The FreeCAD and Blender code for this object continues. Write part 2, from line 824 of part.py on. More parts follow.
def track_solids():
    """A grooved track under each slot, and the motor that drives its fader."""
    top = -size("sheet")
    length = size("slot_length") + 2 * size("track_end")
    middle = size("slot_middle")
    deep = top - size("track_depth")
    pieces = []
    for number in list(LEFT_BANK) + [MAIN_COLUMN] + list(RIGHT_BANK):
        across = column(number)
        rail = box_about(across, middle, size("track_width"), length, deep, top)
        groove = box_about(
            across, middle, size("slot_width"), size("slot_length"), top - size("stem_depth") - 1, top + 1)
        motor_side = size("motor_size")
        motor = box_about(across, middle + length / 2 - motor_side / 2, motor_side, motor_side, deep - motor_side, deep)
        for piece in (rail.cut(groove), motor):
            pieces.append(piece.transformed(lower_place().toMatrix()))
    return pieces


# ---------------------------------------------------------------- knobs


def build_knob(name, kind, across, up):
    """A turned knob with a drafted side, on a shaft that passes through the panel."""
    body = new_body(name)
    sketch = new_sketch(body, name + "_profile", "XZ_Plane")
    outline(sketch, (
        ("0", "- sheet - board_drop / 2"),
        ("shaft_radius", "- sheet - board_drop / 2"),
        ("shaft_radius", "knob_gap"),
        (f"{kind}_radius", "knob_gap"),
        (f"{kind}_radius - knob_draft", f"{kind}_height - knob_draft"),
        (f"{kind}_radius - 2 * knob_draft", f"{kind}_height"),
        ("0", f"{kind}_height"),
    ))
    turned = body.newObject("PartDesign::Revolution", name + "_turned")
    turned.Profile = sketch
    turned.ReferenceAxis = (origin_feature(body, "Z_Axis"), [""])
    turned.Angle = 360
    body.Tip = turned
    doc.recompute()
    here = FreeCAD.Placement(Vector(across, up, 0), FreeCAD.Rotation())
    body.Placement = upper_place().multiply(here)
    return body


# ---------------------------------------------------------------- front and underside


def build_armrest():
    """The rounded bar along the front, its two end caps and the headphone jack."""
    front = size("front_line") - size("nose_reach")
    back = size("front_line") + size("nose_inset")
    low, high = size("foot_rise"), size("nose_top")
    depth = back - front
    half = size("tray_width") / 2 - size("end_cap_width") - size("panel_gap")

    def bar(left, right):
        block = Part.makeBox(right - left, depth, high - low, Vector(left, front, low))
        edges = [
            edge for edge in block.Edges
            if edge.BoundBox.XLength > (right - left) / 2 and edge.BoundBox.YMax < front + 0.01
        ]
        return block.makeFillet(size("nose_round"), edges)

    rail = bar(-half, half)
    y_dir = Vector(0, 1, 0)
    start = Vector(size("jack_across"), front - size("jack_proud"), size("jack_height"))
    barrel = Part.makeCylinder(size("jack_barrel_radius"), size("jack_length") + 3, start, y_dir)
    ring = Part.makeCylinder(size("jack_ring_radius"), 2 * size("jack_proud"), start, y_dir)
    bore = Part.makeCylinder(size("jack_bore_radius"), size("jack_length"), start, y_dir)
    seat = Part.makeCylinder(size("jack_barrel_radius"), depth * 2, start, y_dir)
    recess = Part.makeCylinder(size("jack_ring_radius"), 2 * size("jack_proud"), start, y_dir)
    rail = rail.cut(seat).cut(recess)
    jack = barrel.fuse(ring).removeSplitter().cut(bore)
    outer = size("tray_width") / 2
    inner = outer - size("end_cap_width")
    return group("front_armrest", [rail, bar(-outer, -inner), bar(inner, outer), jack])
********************
◆ **Task details**: Track down every line with the word "FreeCAD" and copy it.

◆ **Written reply**:
The FreeCAD and Blender code for this object continues. Write part 2, from line 824 of part.py on. More parts follow.
    here = FreeCAD.Placement(Vector(across, up, 0), FreeCAD.Rotation())